2. TOY STORY 3 (dir. Lee Unkrich, 2010)

Audiences have come to expect greatness from every Pixar film – with the possible exception of the Cars series – but what were the odds that even the mighty animation giant could eke a third classic from the Toy Story franchise? Apparently, pretty damned good: Toy Story 3 gave the sad but logical conclusion to the story of young Andy’s toys, who are confronted with their own mortality as their owner grows to old to keep them. Will they wind up imprisoned in the attic for years? Or donated to a daycare center where they will be abused and unloved for the rest of their days? Or will they – gulp! – be melted down into nothingness? Toy Story 3 turned out to be just as funny as its predecessors despite those unsettling themes, and more meaningful than ever because of them. A haunting, beautiful and hilarious family film.

 

1. THE GOOD, THE BAD AND THE UGLY (dir. Sergio Leone, 1966)

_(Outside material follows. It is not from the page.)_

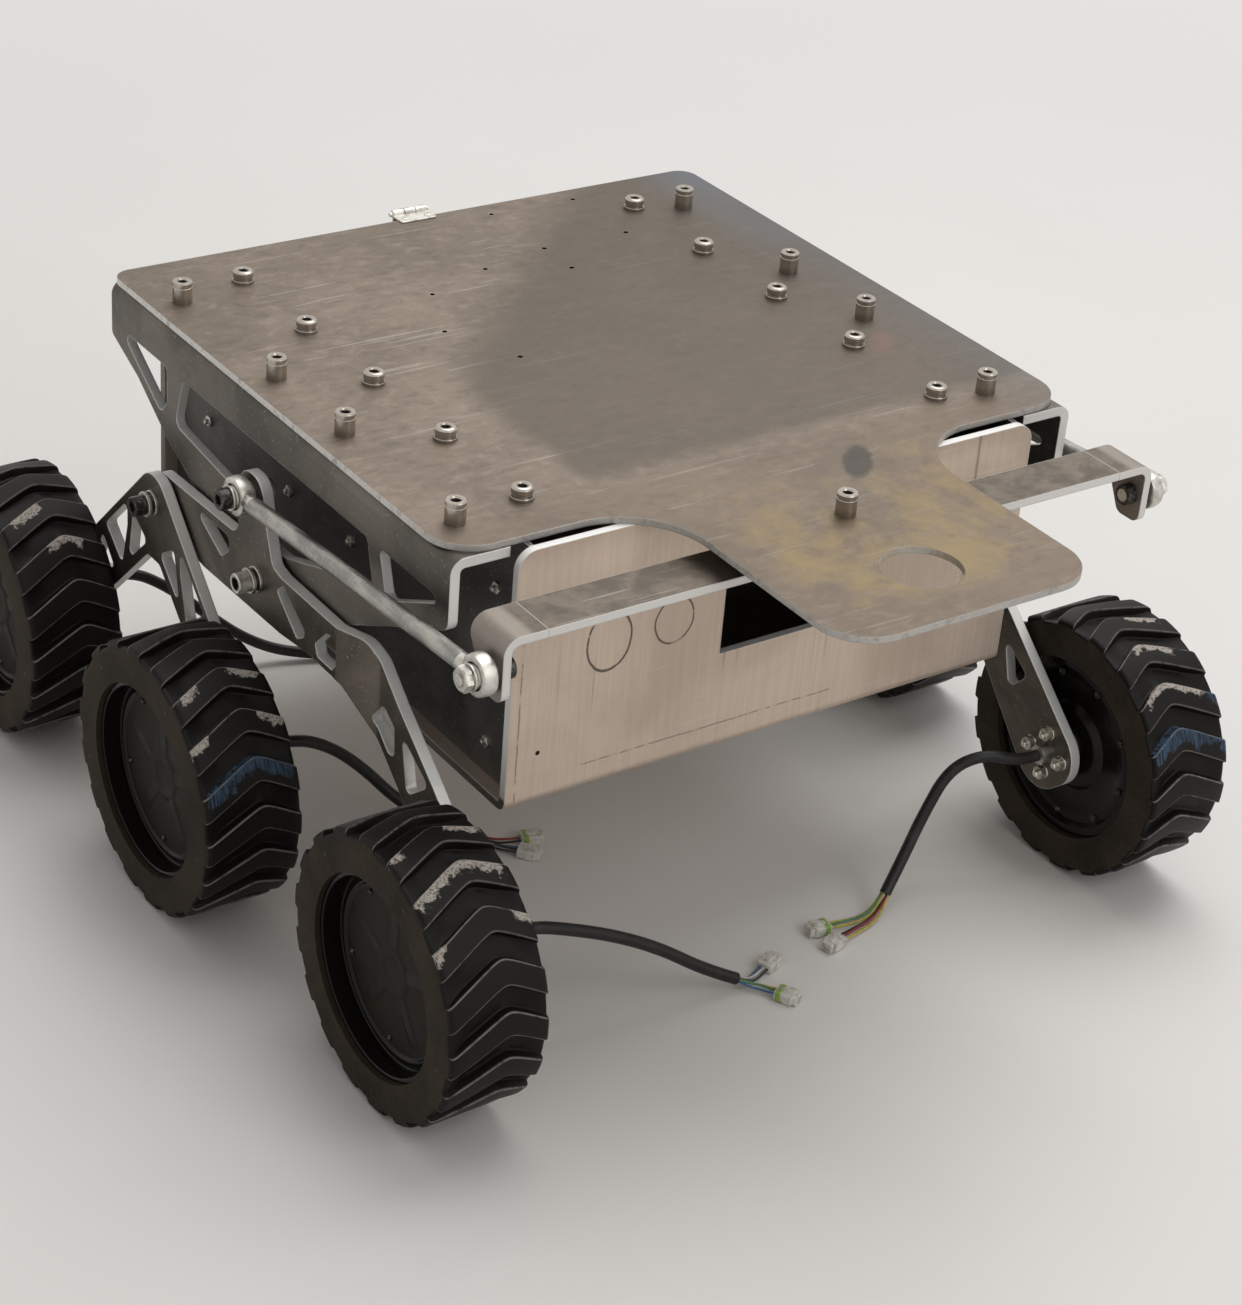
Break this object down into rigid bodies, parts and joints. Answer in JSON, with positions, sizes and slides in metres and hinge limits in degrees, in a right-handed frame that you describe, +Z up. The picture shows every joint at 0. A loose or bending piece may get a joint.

Sergio Leone’s biggest western remains one of the best ever made, taking Clint Eastwood’s “Man with No Name” into his grandest adventure yet, searching for buried gold and encountering a pair of genre icons as powerful as himself: Angel Eyes (“The Bad,” played by Lee Van Cleef) and Tuco (“The Ugly,” played by Eli Wallach). The Good, The Bad and The Ugly is the western to end all westerns, brimming with action and character and political commentary on the Civil War, and even though it’s almost three hours long, it somehow feels like it’s too short. Leone injects so much humor and sympathy into his masterpiece that the film never feels like it belongs to any one genre. It is simply The Good, The Bad and The Ugly, one of the greatest movies ever made, threequel or no threequel.

 

WHAT’S YOUR FAVORITE THREEQUEL?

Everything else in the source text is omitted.